Problem
All DNA is composed of a series of nucleotides abbreviated as A, C, G, and T, for example: "ACGAATTCCG". When studying DNA, it is sometimes useful to identify repeated sequences within the DNA.

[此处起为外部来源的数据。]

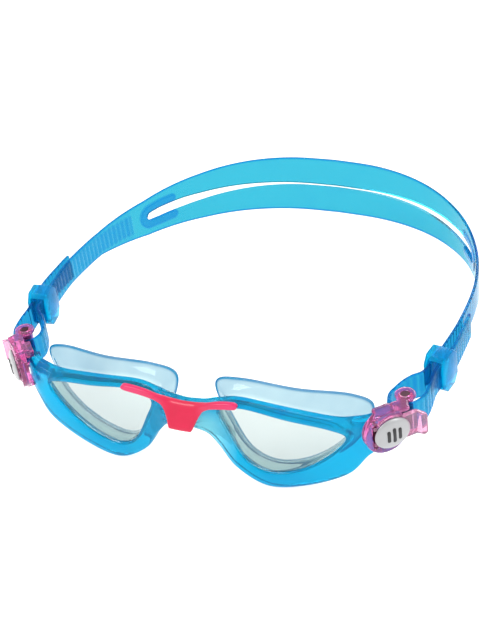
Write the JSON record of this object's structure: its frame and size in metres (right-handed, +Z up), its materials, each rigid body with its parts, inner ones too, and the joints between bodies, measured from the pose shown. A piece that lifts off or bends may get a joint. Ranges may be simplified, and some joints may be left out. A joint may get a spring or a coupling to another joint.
{
  "type": "swim goggles",
  "caption": "Wraparound swim goggles with clear lenses, soft face seal, slip-on nose bridge cover, split head strap and quick-release side buckles.",
  "frame": {"origin": "middle of the footprint, level with the lowest edge of the lens rims", "axes": "+X towards the wearer's left, +Y from the lenses to the back of the head, +Z up as worn"},
  "size_m": [0.1688, 0.1606, 0.0413],
  "materials": {
    "aqua_frame": "glossy translucent soft elastomer",
    "clear_seal": "clear silicone, satin",
    "clear_lens": "clear polycarbonate, polished",
    "pink_cover": "semi-gloss",
    "aqua_strap": "translucent silicone, satin",
    "rose_buckle": "translucent, glossy",
    "pearl_cap": "pearl silver, satin",
    "steel": "stainless, brushed"
  },
  "bodies": {
    "root": {"front_frame": "aqua_frame", "face_seal": "clear_seal", "lens_left": "clear_lens", "lens_right": "clear_lens", "bridge_cover": "pink_cover", "strap": "aqua_strap", "buckle_body_left": "rose_buckle", "buckle_body_right": "rose_buckle", "lever_pin_left": "steel", "lever_pin_right": "steel", "lever_spring_left": "steel", "lever_spring_right": "steel", "strap_pin_left": "steel", "strap_pin_right": "steel"},
    "lever_left": {"lever_left": "rose_buckle", "lever_cap_left": "pearl_cap"},
    "lever_right": {"lever_right": "rose_buckle", "lever_cap_right": "pearl_cap"},
    "roller_left": {"strap_roller_left": "rose_buckle"},
    "roller_right": {"strap_roller_right": "rose_buckle"},
    "keeper_left": {"strap_keeper_left": "aqua_strap"},
    "keeper_right": {"strap_keeper_right": "aqua_strap"}
  },
  "joints": [
    {"name": "lever_hinge_left", "type": "hinge", "parent": "root", "child": "lever_left", "pos_m": [0.06845, -0.06969, 0.02706], "axis": [0, 0, -1], "range_deg": [0, 14], "stiffness_Nm_per_rad": 0.004, "springref_deg": -34.38},
    {"name": "lever_hinge_right", "type": "hinge", "parent": "root", "child": "lever_right", "pos_m": [-0.06845, -0.06969, 0.02706], "axis": [0, 0, 1], "range_deg": [0, 14], "stiffness_Nm_per_rad": 0.004, "springref_deg": -34.38},
    {"name": "roller_turn_left", "type": "hinge", "parent": "root", "child": "roller_left", "pos_m": [0.0744, -0.05486, 0.02826], "axis": [0, 0, 1], "continuous": true},
    {"name": "roller_turn_right", "type": "hinge", "parent": "root", "child": "roller_right", "pos_m": [-0.0744, -0.05486, 0.02826], "axis": [0, 0, 1], "continuous": true},
    {"name": "keeper_slide_left", "type": "slide", "parent": "root", "child": "keeper_left", "axis": [0.1471, 0.9887, 0.0294], "range_m": [-0.002, 0.002]},
    {"name": "keeper_slide_right", "type": "slide", "parent": "root", "child": "keeper_right", "axis": [-0.1471, 0.9887, 0.0294], "range_m": [-0.002, 0.002]}
  ]
}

Write a function to find all the 10-letter-long sequences (substrings) that occur more than once in a DNA molecule.
For example,
Given s = "AAAAACCCCCAAAAACCCCCCAAAAAGGGTTT", Return: ["AAAAACCCCC", "CCCCCAAAAA"].
Solution
最直接的方法就是从头到尾,借助unordered_map, 对每一个可能性对进行查找,看有没有重复的
class Solution {
public:
vector<string> findRepeatedDnaSequences(string s) {
const int N = s.size();
unordered_map<string,int> mp;
for( int i = 0; i < N - 9; i++){
string str = s.substr(i, 10);
mp[str]++;
}
vector<string> rst;
for( auto it = mp.begin(); it != mp.end(); it++){
if(it->second > 1) rst.push_back(it->first);
}
return rst;
}
};
用A, C, G, T 都对应一个数字,然后把每一个字符串化作数字
这样 A 对应 0, C对应1, G对应2, T对应3
每两位表示一个字母,一个序列是10个字母,那就是20个数字是一个序列,掩码mask就是 1 << 20 -1;
每次向左移动两位。
借用位操作的一些技巧。
这里解释的很好 https://leetcode.com/discuss/74330/20-ms-solution-c-with-explanation
class Solution {
public:
vector<string> findRepeatedDnaSequences(string s) {
if(s.size() < 11) return vector<string>();
char lib[4];
lib['A'] = 0; lib['C'] = 1;lib['G'] = 2;lib['T'] = 3;
unordered_map<int,int> mp;
vector<string> rst;
int curNum = 0, mask = ( 1 << 20 ) - 1;
for( int i = 0; i < s.size() ; i++) {
curNum = ((curNum << 2 )&mask) | lib[s[i]];
if(i >= 9){
if(mp[curNum]++ == 1) {
rst.push_back(s.substr(i-9, 10));
}
}
}
return rst;
}
};
不知道为什么 local compiler 能通过, leetcode 就不能通过。。。。。。。。。。